RV Storage and Dumpstations in Arizona
There are times when you may need to store your RV when traveling in Arizona. Phoenix and Tucson offer the most storage options, with facilities such as M.T. RV Storage, Deer Valley Mini & RV Storage, and RV Hideaway Storage, as well as Midvale Park RV & Self Storage, Tucson RV Storage, and Arizona RV Storage. Options in other areas include:
- Rio Vista Boat & RV Storage, Parker
- Rye RV Storage, Gila County
- Park's Shade RV & Boat Storage, Casa Grande
Arizona also has a variety of dump stations. When you stay at certain campgrounds, you can usually dump for free, while others charge a small fee.
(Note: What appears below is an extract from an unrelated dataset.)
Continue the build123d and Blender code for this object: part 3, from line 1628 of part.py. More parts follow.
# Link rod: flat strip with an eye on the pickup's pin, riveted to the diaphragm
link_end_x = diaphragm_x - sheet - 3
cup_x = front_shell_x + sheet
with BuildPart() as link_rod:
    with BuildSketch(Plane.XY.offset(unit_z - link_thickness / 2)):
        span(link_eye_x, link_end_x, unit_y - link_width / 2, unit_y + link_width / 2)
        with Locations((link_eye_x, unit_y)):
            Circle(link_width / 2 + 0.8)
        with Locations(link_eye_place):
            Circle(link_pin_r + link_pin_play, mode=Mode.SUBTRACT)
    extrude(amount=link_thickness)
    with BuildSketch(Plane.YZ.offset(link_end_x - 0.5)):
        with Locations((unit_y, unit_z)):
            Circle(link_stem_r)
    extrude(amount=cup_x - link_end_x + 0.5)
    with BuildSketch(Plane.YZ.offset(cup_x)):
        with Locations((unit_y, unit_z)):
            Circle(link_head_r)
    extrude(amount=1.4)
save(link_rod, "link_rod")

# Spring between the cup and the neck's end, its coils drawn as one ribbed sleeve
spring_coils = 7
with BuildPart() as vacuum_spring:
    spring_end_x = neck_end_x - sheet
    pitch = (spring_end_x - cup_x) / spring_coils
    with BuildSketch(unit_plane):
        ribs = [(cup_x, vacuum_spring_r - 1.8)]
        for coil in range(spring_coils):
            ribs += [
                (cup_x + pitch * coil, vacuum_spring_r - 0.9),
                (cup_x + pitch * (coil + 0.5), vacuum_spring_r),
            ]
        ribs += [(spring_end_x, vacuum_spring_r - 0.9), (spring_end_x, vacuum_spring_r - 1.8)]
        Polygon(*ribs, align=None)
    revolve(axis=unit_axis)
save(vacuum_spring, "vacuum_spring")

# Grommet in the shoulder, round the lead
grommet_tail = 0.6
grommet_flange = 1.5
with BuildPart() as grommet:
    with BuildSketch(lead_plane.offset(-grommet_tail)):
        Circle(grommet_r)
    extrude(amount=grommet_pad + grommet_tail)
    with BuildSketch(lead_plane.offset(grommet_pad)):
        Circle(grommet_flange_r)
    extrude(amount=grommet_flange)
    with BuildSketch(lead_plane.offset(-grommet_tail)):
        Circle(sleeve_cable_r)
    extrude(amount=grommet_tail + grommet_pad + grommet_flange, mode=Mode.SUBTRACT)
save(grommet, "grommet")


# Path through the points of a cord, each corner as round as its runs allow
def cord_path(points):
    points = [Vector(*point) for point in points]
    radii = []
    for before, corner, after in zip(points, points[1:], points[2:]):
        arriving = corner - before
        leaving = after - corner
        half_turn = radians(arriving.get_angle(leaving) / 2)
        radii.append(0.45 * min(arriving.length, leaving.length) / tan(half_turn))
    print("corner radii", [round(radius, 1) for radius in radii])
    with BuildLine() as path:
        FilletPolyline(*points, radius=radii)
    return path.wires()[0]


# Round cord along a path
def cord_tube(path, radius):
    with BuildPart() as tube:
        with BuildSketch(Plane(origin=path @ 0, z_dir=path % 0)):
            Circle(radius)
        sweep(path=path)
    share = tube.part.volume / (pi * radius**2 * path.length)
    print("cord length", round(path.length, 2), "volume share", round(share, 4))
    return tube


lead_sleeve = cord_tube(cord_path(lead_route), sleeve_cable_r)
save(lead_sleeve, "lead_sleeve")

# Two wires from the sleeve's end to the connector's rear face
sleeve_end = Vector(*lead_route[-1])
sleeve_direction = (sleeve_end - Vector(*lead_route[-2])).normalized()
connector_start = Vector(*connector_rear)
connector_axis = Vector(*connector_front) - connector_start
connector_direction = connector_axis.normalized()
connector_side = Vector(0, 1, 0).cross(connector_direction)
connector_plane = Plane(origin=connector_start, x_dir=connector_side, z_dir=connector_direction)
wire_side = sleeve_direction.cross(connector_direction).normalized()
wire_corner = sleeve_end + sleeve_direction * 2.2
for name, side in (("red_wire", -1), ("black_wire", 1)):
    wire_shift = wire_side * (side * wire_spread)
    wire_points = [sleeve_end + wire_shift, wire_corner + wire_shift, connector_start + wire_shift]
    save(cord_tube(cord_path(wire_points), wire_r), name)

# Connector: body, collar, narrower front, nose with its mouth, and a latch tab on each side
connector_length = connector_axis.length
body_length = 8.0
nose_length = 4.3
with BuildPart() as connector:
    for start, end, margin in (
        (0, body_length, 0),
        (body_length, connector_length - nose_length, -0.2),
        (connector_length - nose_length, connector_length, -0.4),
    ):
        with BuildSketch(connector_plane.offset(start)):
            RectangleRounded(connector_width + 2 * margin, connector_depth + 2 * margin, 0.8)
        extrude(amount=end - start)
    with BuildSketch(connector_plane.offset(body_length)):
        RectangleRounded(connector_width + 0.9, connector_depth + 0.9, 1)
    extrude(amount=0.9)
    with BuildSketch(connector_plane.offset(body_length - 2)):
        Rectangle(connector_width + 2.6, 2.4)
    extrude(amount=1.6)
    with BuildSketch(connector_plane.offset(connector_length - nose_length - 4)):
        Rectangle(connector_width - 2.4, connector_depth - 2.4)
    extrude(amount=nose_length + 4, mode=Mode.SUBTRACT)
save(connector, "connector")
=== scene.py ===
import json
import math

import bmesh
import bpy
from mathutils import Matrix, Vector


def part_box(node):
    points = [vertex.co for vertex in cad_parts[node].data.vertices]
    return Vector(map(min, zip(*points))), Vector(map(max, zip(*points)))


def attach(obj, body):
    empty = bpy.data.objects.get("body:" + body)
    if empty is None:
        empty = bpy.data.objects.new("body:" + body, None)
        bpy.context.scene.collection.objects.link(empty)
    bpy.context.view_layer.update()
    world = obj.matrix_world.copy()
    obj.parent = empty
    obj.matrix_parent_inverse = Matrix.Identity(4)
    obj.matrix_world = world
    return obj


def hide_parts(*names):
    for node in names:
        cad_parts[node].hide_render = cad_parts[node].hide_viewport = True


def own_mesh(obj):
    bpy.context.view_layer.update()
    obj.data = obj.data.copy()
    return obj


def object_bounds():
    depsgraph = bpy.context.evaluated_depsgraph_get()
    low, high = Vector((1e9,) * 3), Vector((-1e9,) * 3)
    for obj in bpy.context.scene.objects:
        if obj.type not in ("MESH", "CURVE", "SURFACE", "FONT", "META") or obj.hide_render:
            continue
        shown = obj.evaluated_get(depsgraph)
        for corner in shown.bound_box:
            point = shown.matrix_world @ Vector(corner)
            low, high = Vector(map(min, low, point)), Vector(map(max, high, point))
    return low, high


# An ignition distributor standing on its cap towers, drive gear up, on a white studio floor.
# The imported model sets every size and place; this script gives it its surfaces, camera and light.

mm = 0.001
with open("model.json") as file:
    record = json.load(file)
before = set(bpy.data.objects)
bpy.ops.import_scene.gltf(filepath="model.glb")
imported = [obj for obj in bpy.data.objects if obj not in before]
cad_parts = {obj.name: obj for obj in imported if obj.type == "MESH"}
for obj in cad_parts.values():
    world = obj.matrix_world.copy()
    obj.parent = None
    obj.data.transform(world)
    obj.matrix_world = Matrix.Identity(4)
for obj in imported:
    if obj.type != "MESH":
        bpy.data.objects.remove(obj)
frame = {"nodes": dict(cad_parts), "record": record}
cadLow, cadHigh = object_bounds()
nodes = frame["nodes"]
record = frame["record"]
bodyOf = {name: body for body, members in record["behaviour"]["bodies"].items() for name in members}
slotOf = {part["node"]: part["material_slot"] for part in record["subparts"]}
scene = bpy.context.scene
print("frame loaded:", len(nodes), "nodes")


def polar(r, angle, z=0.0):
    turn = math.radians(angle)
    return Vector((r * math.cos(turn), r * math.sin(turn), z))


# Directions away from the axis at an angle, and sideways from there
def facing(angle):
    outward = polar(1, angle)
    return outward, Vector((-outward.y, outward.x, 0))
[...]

Some options include:
- City of Phoenix Transfer Station
- Deer Valley Transfer Station
- San Tan Transfer Station
- Rincon Recycling & Transfer Station
1. What are RV rentals?
If you like exploring the United States and are on a budget, an Arizona RV rental is a great way to get around. You have a lot of flexibility and don't have to pay for maintenance and other expenses related to RV ownership.
2. How much are RV rentals?
In general, you can rent a camper van or small trailer for $75 to $150 per night. Larger motorhomes may cost up to $250 per night. Often you save money if you rent an RV for a week, a month, or longer time period. You may only have to pay $60 or less per night.
3. Do I need to be a certain age to rent an RV in Arizona?
The minimum age for an RV rental in Arizona is 25.
4. Do I need insurance when I rent an RV?
Yes. You need insurance to cover the vehicle in case you get into an accident.
5. Do I need to return my rental RV with a full tank?
Check with the RV company because they each have different refueling requirements.
6. Are RVs pet-friendly in Arizona?
RV rental companies have different rules. Some allow pets in their travel trailers but may require a deposit or extra fee.